Cluster VIP Flagged as Rogue IP by Cisco ACI Fabric
search cancel

Cluster VIP Flagged as Rogue IP by Cisco ACI Fabric

book

Article ID: 402694

calendar_today

Updated On:

Products

VCF Operations/Automation (formerly VMware Aria Suite)

Issue/Introduction

  • Experiencing ~5% packet loss when pinging Aria Operations for Logs cluster VIP.
  • Packet captures confirmed that the individual Aria Logs nodes were sending ARP replies for the VIP. This behavior is incorrect for their network's Direct Server Return (DSR) configuration, which expects only the load balancer to handle ARP for the VIP.
  • Cisco ACI network was flagging the VIP as a "rogue endpoint" due to the IP address appearing to move rapidly between the different cluster nodes.

Environment

Aria Operations for Logs 8.x

Cause

The ACI network was not configured in advance to correctly handle the normal Gratuitous ARP (GARP) announcements from multiple Aria Logs nodes for the shared VIP. As a result, ACI's default security feature interpreted this standard cluster behavior as a problematic "rogue IP" movement.
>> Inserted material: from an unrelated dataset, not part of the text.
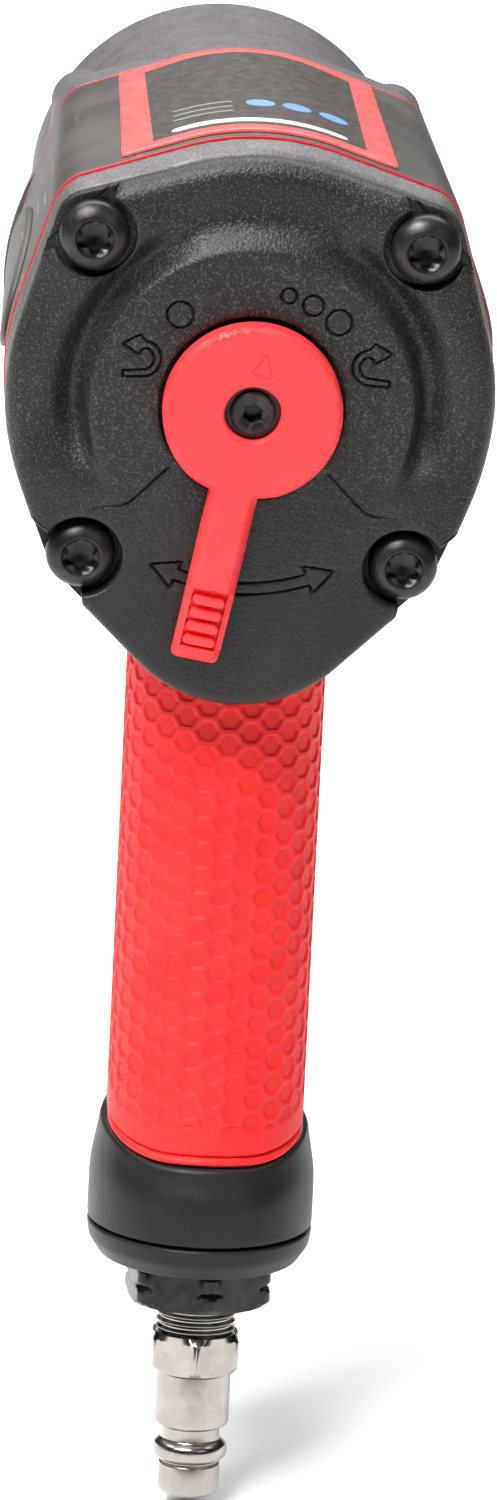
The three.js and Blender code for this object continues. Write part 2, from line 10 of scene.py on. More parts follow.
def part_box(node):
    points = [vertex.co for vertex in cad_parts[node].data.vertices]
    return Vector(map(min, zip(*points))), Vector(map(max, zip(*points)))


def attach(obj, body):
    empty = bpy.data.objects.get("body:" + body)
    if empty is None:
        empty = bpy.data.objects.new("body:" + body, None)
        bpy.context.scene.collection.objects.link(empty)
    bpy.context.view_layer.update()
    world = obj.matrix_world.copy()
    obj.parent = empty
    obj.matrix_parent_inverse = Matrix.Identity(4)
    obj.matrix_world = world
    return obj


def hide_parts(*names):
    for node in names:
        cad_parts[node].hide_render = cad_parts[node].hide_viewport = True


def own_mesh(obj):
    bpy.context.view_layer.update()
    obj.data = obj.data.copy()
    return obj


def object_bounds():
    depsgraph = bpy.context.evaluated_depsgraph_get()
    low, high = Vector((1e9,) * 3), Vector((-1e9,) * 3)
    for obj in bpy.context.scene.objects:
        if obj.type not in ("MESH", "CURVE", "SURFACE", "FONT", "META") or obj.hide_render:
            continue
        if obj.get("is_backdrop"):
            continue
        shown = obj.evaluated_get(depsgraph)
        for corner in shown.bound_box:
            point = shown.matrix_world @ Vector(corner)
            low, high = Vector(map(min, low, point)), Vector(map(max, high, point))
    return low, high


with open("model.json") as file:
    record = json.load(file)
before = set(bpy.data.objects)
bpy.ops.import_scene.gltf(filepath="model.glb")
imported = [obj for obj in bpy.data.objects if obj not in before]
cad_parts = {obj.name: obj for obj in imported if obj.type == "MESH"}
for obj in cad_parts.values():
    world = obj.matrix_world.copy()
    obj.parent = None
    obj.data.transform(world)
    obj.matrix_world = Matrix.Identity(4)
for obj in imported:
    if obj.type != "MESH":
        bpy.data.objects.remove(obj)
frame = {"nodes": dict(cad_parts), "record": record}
CAD_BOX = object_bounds()

# ---- Sizes, in millimetres
# The tool's frame: x to the right and z up from the tool's axis, y forward from the selector's face.
# The handle's frame: u to the right, v forward across the handle, w up along it.
MM = 0.001
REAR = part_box("selector_knob")[0].y / MM
HANDLE_TOP = 42
RAKE = radians(10)
INLET = -4  # the air inlet's axis, in v

# Each bolt's place (x, z), and how far its pocket opens either side of outward, in degrees.
BOLTS = {(25.4, 25.5): (68, 68), (-25.4, 25.5): (68, 68), (25.2, -25.4): (49, 80), (-25.2, -25.4): (80, 49)}

# Outlines are belts pulled tight round circles (x, z, radius).
BARREL = [(0, 0, 38.1), (0, 1.5, 38.25), (24.9, 26, 7.2), (-24.9, 26, 7.2)]
BARREL += [(25.2, -25.4, 5), (-25.2, -25.4, 5)]
BULGE = [(0, -27.2, 21.6), (25.2, -25.4, 5.2), (-25.2, -25.4, 5.2)]
COVER_EDGE = [(0, 0, 38.05), (0, -27.2, 21.8)] + [(x, z, 6.45 if z > 0 else 5.3) for x, z in BOLTS]
STEM = [(0, 3.6, 13.4), (0, -3.6, 13.4)]
NARROWING = 0.045 / 58  # how much of its width the barrel loses with each millimetre forward
NARROW_FROM = 16.9
JACKET_FOOT = -24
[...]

The root cause appears to be a configuration mismatch between the Cisco ACI network and the expected behavior of the active-active Aria Logs cluster.

Resolution

The solution is to configure the Cisco ACI network to correctly identify and tolerate the Aria Logs VIP behavior.
Note: Disabling ARP on the Aria Logs nodes is not the correct or supported solution.
 
Procedure:
  1. Configure the VIP in ACI: Proactively define the Aria Logs VIP as an L4-L7 Virtual IP within the ACI tenant's Application Profile EPG.
  2. Create a MAC Exception List: Add the MAC addresses of all Aria Logs cluster nodes to the ACI System -> System Settings -> Endpoint Controls -> Rogue/COOP Exception List. This increases the network's tolerance for IP moves from these specific MACs.
  3. Enable GARP-based EP move detection on the ACI Bridge Domain.
  4. Order is Critical: These ACI configurations must be applied before the VIP is used and begins receiving production traffic. If this is done in the wrong order, the IP may be flagged as rogue, and the configuration may not take effect until the rogue entry ages out.